▶ [Directions for this task]: Below are records; count the lines in them that hold "code" and give only the count.

▶ [Data shown]:
------------------------------------

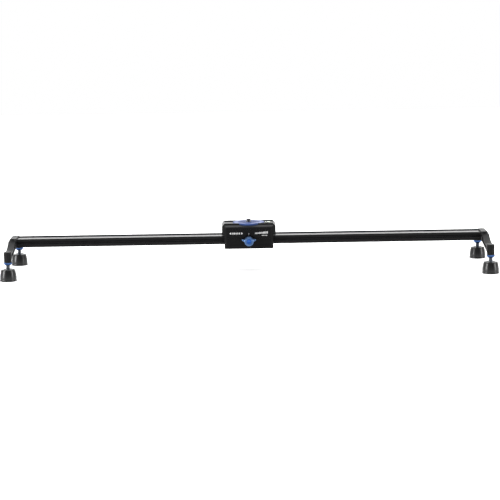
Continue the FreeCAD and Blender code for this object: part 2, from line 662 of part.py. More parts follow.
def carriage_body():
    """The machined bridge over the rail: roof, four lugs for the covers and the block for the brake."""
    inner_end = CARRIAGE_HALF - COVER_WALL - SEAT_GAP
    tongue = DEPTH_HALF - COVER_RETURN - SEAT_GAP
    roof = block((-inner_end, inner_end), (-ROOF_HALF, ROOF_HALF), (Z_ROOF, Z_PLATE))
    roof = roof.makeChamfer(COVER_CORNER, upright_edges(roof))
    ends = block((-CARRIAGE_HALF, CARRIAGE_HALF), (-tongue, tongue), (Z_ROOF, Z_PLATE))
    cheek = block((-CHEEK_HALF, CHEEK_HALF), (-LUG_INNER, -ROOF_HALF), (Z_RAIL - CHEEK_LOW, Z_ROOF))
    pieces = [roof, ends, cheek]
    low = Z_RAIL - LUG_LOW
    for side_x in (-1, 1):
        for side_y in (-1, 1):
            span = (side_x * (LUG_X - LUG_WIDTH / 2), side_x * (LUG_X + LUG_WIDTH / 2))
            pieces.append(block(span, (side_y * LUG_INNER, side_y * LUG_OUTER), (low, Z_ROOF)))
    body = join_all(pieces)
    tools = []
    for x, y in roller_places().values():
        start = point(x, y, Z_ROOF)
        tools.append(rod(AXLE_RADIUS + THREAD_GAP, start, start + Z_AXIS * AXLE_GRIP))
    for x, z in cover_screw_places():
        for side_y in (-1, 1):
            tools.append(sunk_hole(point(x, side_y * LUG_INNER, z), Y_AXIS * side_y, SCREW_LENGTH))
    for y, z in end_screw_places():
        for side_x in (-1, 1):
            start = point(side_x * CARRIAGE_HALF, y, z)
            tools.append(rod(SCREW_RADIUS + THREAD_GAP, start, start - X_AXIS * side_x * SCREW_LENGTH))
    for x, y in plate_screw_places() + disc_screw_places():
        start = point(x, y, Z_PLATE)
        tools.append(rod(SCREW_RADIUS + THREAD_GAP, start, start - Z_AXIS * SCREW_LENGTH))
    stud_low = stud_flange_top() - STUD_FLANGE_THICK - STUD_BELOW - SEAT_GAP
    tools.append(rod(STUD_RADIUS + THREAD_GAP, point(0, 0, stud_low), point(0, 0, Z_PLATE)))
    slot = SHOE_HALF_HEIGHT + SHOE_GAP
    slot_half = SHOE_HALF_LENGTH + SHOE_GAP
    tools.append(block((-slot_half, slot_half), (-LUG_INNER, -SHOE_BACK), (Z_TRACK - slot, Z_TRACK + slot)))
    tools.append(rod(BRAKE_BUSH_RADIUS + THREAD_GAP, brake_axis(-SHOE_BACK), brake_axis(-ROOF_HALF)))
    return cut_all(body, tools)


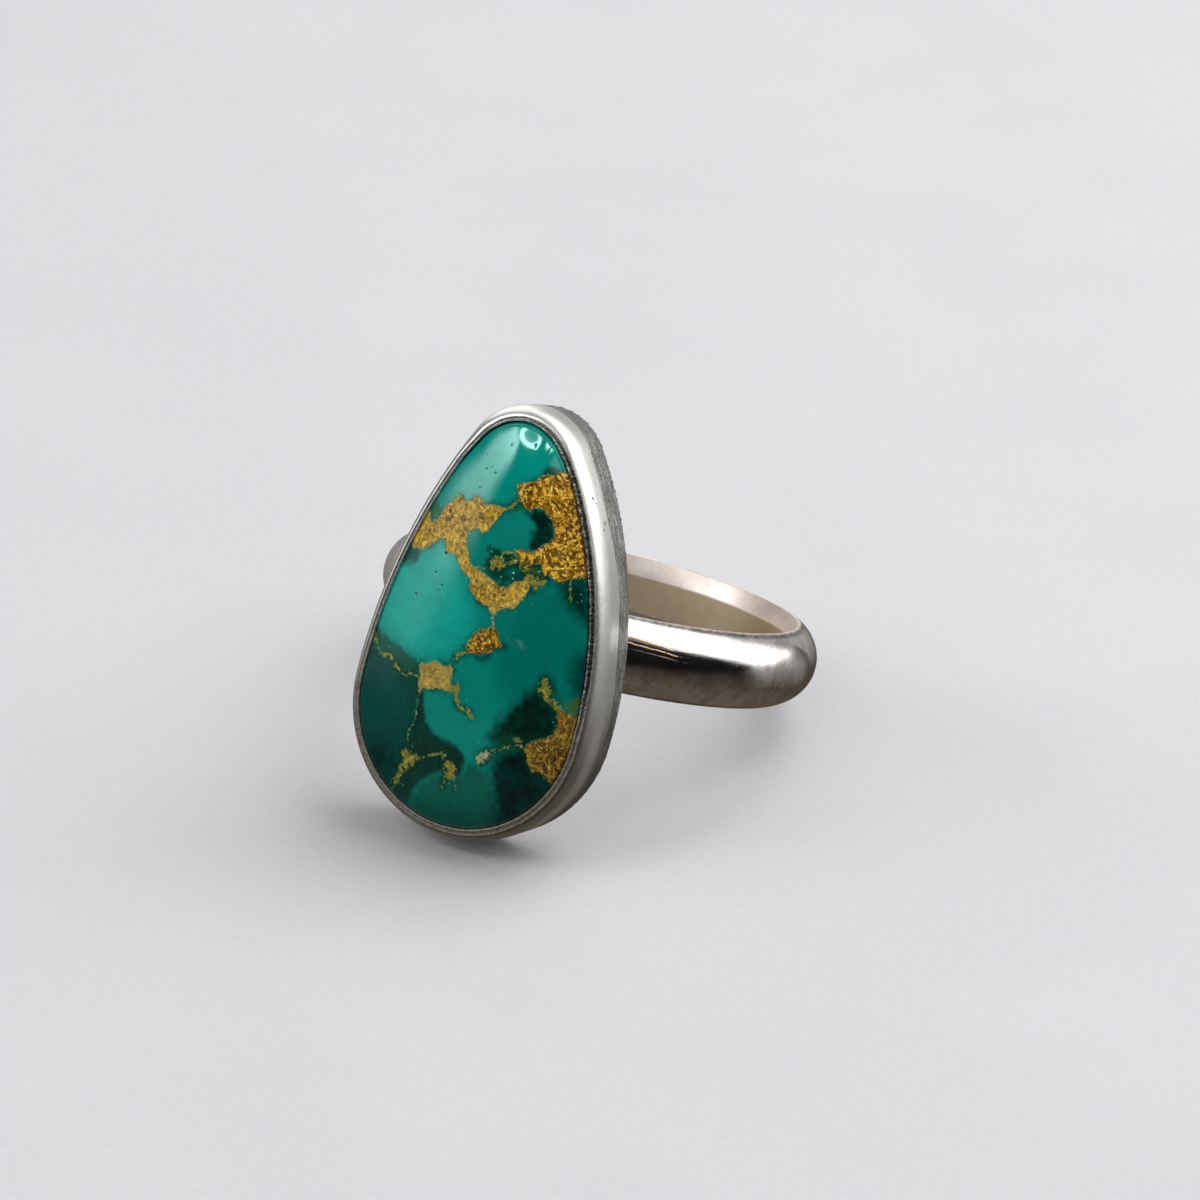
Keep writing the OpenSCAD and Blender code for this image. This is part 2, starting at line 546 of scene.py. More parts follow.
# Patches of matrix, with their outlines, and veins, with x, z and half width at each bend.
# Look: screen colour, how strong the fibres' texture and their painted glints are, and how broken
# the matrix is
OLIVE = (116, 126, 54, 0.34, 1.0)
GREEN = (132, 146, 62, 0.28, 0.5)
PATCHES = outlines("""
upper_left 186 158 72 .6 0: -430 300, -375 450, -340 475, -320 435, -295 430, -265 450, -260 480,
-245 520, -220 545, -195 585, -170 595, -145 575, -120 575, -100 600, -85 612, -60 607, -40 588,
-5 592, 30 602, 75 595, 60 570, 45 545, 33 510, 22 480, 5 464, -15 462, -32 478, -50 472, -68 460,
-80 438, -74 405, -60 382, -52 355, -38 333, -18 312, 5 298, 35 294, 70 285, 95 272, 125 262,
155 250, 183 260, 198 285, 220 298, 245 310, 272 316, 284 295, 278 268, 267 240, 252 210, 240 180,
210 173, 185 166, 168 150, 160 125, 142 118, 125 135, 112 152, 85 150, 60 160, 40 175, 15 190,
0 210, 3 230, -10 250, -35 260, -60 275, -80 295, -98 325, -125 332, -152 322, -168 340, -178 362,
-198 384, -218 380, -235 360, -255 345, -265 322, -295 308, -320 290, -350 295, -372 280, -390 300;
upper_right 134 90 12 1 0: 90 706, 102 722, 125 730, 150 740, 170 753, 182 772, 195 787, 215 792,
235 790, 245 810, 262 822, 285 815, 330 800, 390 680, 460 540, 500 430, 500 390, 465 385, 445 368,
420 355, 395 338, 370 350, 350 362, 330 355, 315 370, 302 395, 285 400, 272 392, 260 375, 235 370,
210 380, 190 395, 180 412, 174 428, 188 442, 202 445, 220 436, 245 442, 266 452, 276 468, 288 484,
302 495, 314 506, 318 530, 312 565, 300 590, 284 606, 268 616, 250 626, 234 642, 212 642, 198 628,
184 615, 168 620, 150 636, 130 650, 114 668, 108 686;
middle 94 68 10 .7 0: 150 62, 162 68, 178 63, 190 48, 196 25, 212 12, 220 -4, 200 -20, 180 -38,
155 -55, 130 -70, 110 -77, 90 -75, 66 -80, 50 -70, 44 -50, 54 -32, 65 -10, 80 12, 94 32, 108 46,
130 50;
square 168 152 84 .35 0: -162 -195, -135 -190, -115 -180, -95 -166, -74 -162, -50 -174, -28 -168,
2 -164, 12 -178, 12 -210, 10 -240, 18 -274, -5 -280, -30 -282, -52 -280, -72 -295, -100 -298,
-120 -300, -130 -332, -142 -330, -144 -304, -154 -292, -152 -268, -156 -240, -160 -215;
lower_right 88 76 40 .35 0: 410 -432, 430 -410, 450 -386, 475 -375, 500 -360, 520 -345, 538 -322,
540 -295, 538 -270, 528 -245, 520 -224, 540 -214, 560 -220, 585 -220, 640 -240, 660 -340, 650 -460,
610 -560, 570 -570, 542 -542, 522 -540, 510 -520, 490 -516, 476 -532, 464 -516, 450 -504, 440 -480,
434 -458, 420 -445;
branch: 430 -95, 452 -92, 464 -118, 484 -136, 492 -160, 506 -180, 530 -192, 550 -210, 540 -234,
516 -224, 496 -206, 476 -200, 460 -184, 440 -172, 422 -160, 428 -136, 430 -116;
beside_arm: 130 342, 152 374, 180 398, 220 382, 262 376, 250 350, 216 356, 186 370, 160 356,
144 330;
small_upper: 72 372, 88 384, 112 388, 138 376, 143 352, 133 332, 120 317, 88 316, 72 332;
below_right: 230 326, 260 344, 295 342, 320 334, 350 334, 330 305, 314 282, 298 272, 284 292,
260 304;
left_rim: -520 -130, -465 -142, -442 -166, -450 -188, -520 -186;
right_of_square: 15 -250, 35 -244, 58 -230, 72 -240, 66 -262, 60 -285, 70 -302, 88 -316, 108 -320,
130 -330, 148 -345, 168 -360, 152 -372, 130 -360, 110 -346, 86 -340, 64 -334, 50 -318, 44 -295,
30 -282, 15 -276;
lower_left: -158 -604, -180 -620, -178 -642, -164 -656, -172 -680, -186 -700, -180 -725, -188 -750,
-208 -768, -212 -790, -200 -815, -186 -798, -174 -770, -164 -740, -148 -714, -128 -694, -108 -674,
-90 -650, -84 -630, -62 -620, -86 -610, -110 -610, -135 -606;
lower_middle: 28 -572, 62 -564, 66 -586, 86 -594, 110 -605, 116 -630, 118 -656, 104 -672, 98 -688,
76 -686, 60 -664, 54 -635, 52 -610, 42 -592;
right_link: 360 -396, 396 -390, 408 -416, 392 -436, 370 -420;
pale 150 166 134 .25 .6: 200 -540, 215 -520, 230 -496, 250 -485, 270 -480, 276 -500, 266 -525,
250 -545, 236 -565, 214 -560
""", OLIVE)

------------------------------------

▶ [Answer below]: 2